# GIVEN REQUEST
Write out all of the lines below, exactly and completely.

# DATASET CONTENT
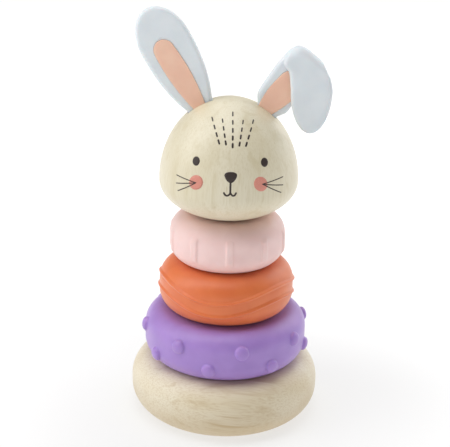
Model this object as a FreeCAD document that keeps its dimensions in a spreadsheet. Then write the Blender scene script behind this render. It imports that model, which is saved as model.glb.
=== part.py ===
"""Stacking ring toy: a wooden base and post, three silicone rings and a rabbit head.

Millimetres, +Z up. The origin is the middle of the base's underside, and the rabbit faces -Y.
Every size is a cell of the "sizes" spreadsheet, and the features are bound to those cells.
"""

import FreeCAD, Part
import math
import os

import Sketcher

Vector = FreeCAD.Vector

SIZES = {
    # turned wooden base
    "base_radius": 45,
    "base_thickness": 27,
    "base_edge_radius": 12,
    "post_socket_depth": 15,
    "counterbore_radius": 4.6,
    "counterbore_depth": 2.5,
    # dowel that everything slides onto
    "post_radius": 9,
    "post_length": 114,
    "post_tip_round": 5,
    "glue_gap": 0.05,
    # countersunk screw that holds the post from underneath
    "screw_head_radius": 4,
    "screw_head_height": 2.2,
    "screw_shank_radius": 2,
    "screw_length": 24,
    "screw_tip_length": 3,
    "screw_clearance": 0.1,
    "cross_recess_width": 1.2,
    "cross_recess_length": 4.4,
    "cross_recess_depth": 1.2,
    # silicone rings, all with the same bore
    "ring_bore_radius": 10.5,
    "ring_bore_round": 3,
    "purple_radius": 38.5,
    "purple_thickness": 24,
    "purple_edge_radius": 8.8,
    "orange_radius": 31.7,
    "orange_thickness": 24,
    "orange_edge_radius": 9.5,
    "pink_radius": 27,
    "pink_thickness": 23,
    "pink_edge_radius": 9,
    # bumps of the purple ring: two rows, each bump the cap of a ball
    "bump_count": 8,
    "bump_ball_radius": 4,
    "bump_height": 1.7,
    "bump_row_offset": 4.4,
    "bump_upper_angle": -78.3,
    "bump_lower_angle": -55.8,
    # upright ribs of the pink ring
    "rib_count": 10,
    "rib_width": 2.8,
    "rib_height": 0.8,
    "rib_half_length": 6.4,
    "rib_taper": 2,
    "rib_root": 2,
    "rib_angle": -15.5,
    # wooden head: half an ellipsoid above its widest line, a cut-off flatter one below
    "head_radius": 32,
    "dome_height": 38,
    "jaw_semi_axis": 17.8,
    "jaw_height": 16.5,
    "head_bore_radius": 9.5,
    "head_bore_depth": 30,
    "head_bore_round": 1.5,
    # ears: both are silicone plates of one thickness, standing in slots in the head
    "ear_thickness": 4.2,
    "ear_rim_round": 1.6,
    "ear_tab_depth": 9,
    "slot_clearance": 0.1,
    "lining_thickness": 1.2,
    "lining_proud": 0.3,
    "lining_gap": 0.1,
    # upright ear
    "upright_root_x": -13.9,
    "upright_root_z": 148.7,
    "upright_lean": 29.5,
    "upright_tab_half_width": 6.4,
    "upright_half_width": 12,
    "upright_shoulder": 35.8,
    "upright_side_radius": 101,
    "upright_lining_shift": -0.8,
    "upright_lining_root": 3.5,
    "upright_lining_half_width": 5.5,
    "upright_lining_shoulder": 28.6,
    "upright_lining_side_radius": 90,
    "upright_lining_lean": 3.4,
    # folded ear: a stem that leans the other way, and a flap hanging in front of it
    "folded_root_x": 16.8,
    "folded_root_z": 147.1,
    "folded_lean": -33,
    "folded_tab_half_width": 5.2,
    "folded_side_radius": 42,
    "fold_inner_radius": 0.6,
    "fold_slope": -25,
    "fold_half_length": 7,
    "fold_centre_x": 32.6,
    "fold_centre_z": 170.2,
    "flap_left_x": 26,
    "flap_right_x": 44.6,
    "flap_belly_z": 152,
    "flap_tip_x": 36.3,
    "flap_tip_z": 137.5,
    "flap_left_round": 13.5,
    "flap_right_round": 13,
    "flap_side_radius": 26,
    "folded_lining_root": 3,
    "folded_lining_half_width": 4.8,
    "folded_lining_length": 21,
}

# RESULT
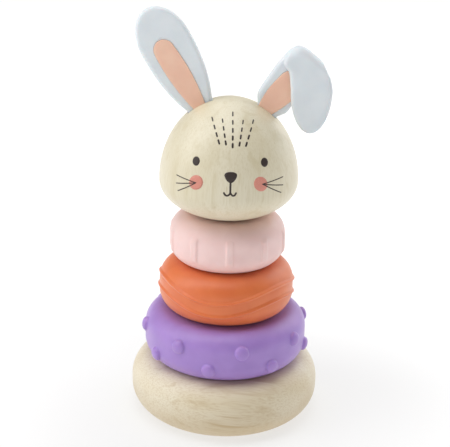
Model this object as a FreeCAD document that keeps its dimensions in a spreadsheet. Then write the Blender scene script behind this render. It imports that model, which is saved as model.glb.
=== part.py ===
"""Stacking ring toy: a wooden base and post, three silicone rings and a rabbit head.

Millimetres, +Z up. The origin is the middle of the base's underside, and the rabbit faces -Y.
Every size is a cell of the "sizes" spreadsheet, and the features are bound to those cells.
"""

import FreeCAD, Part
import math
import os

import Sketcher

Vector = FreeCAD.Vector

SIZES = {
    # turned wooden base
    "base_radius": 45,
    "base_thickness": 27,
    "base_edge_radius": 12,
    "post_socket_depth": 15,
    "counterbore_radius": 4.6,
    "counterbore_depth": 2.5,
    # dowel that everything slides onto
    "post_radius": 9,
    "post_length": 114,
    "post_tip_round": 5,
    "glue_gap": 0.05,
    # countersunk screw that holds the post from underneath
    "screw_head_radius": 4,
    "screw_head_height": 2.2,
    "screw_shank_radius": 2,
    "screw_length": 24,
    "screw_tip_length": 3,
    "screw_clearance": 0.1,
    "cross_recess_width": 1.2,
    "cross_recess_length": 4.4,
    "cross_recess_depth": 1.2,
    # silicone rings, all with the same bore
    "ring_bore_radius": 10.5,
    "ring_bore_round": 3,
    "purple_radius": 38.5,
    "purple_thickness": 24,
    "purple_edge_radius": 8.8,
    "orange_radius": 31.7,
    "orange_thickness": 24,
    "orange_edge_radius": 9.5,
    "pink_radius": 27,
    "pink_thickness": 23,
    "pink_edge_radius": 9,
    # bumps of the purple ring: two rows, each bump the cap of a ball
    "bump_count": 8,
    "bump_ball_radius": 4,
    "bump_height": 1.7,
    "bump_row_offset": 4.4,
    "bump_upper_angle": -78.3,
    "bump_lower_angle": -55.8,
    # upright ribs of the pink ring
    "rib_count": 10,
    "rib_width": 2.8,
    "rib_height": 0.8,
    "rib_half_length": 6.4,
    "rib_taper": 2,
    "rib_root": 2,
    "rib_angle": -15.5,
    # wooden head: half an ellipsoid above its widest line, a cut-off flatter one below
    "head_radius": 32,
    "dome_height": 38,
    "jaw_semi_axis": 17.8,
    "jaw_height": 16.5,
    "head_bore_radius": 9.5,
    "head_bore_depth": 30,
    "head_bore_round": 1.5,
    # ears: both are silicone plates of one thickness, standing in slots in the head
    "ear_thickness": 4.2,
    "ear_rim_round": 1.6,
    "ear_tab_depth": 9,
    "slot_clearance": 0.1,
    "lining_thickness": 1.2,
    "lining_proud": 0.3,
    "lining_gap": 0.1,
    # upright ear
    "upright_root_x": -13.9,
    "upright_root_z": 148.7,
    "upright_lean": 29.5,
    "upright_tab_half_width": 6.4,
    "upright_half_width": 12,
    "upright_shoulder": 35.8,
    "upright_side_radius": 101,
    "upright_lining_shift": -0.8,
    "upright_lining_root": 3.5,
    "upright_lining_half_width": 5.5,
    "upright_lining_shoulder": 28.6,
    "upright_lining_side_radius": 90,
    "upright_lining_lean": 3.4,
    # folded ear: a stem that leans the other way, and a flap hanging in front of it
    "folded_root_x": 16.8,
    "folded_root_z": 147.1,
    "folded_lean": -33,
    "folded_tab_half_width": 5.2,
    "folded_side_radius": 42,
    "fold_inner_radius": 0.6,
    "fold_slope": -25,
    "fold_half_length": 7,
    "fold_centre_x": 32.6,
    "fold_centre_z": 170.2,
    "flap_left_x": 26,
    "flap_right_x": 44.6,
    "flap_belly_z": 152,
    "flap_tip_x": 36.3,
    "flap_tip_z": 137.5,
    "flap_left_round": 13.5,
    "flap_right_round": 13,
    "flap_side_radius": 26,
    "folded_lining_root": 3,
    "folded_lining_half_width": 4.8,
    "folded_lining_length": 21,
}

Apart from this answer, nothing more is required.